1) Elément central de l’habillage et de l’identité radiophonique, le jingle est comme la signature sonore d’une station. Il décharge souvent l’animateur de l’obligation d’énoncer le nom de la station. Profilé pour une utilisation répétée, il est la plupart du temps caractérisé par une durée assez brève, une dynamique et un niveau de diffusion élévés. Le nom de la station y apparait souvent soit déclamé, soit chanté. Des variantes musicales sans voix sont aussi proposées à l’écoute.

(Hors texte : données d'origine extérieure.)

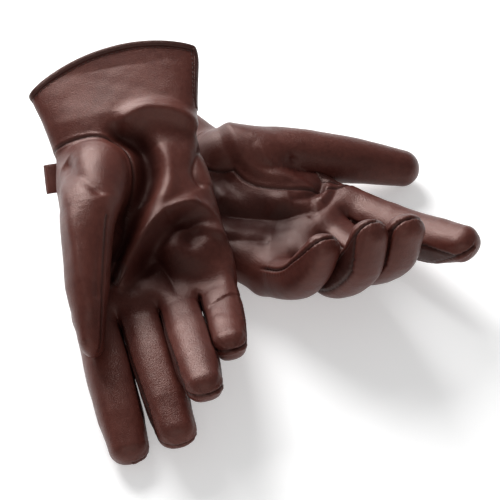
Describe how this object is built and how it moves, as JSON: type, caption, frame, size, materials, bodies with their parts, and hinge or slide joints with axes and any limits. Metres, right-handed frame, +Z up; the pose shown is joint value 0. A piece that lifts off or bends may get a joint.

2)Le générique doit permettre l’identification immédiate d’une émission ou d’une chronique. Il est très souvent musical. Sous sa forme la plus simple, il est la reprise d’une musique connue de tous : enregistrement original ou ré-orchestration sommaire. En reprenant une musique standard connue de tous, on instaure d’entrée un climat de familiarité. Un générique original  pourra singulariser une émission mais avec un potentiel d’accroche incertain. Qu’il n’y ait pas nécessairement de lien référentiel entre la musique du générique et le contenu de l’émission, on parlera alors de générique-signal : France Info sport.
Que la musique annonce le contenu de l’émission par des références spécifiques, on parlera dans ce cas de générique-signe : Là-bas si j’y suis, France Inter. De nombreuses nuances entre ces deux types de générique existent.
3) La virgule sonore est un élément simple très bref qui articule deux moments radiophoniques : en milieu de journal, de chronique ou entre deux publicités. Elle peut aussi servir de ponctuation.
4) Le spot autopromotionnel reprend les caractéristiques d’une publicité radiophonique. Il s’agit, en fait, de mettre en oeuvre de manière fluide une bande-annonce concernant les programmes de la station ou la participation de la station à un évènement culturel, sportif, etc. qu’elle soutient au plan médiatique. Ce type de spot hybryde reprend certains éléments de l’habillage de la station (voix-maison, jingles) et les montent avec des sons d’ambiances et des musiques circonstanciels.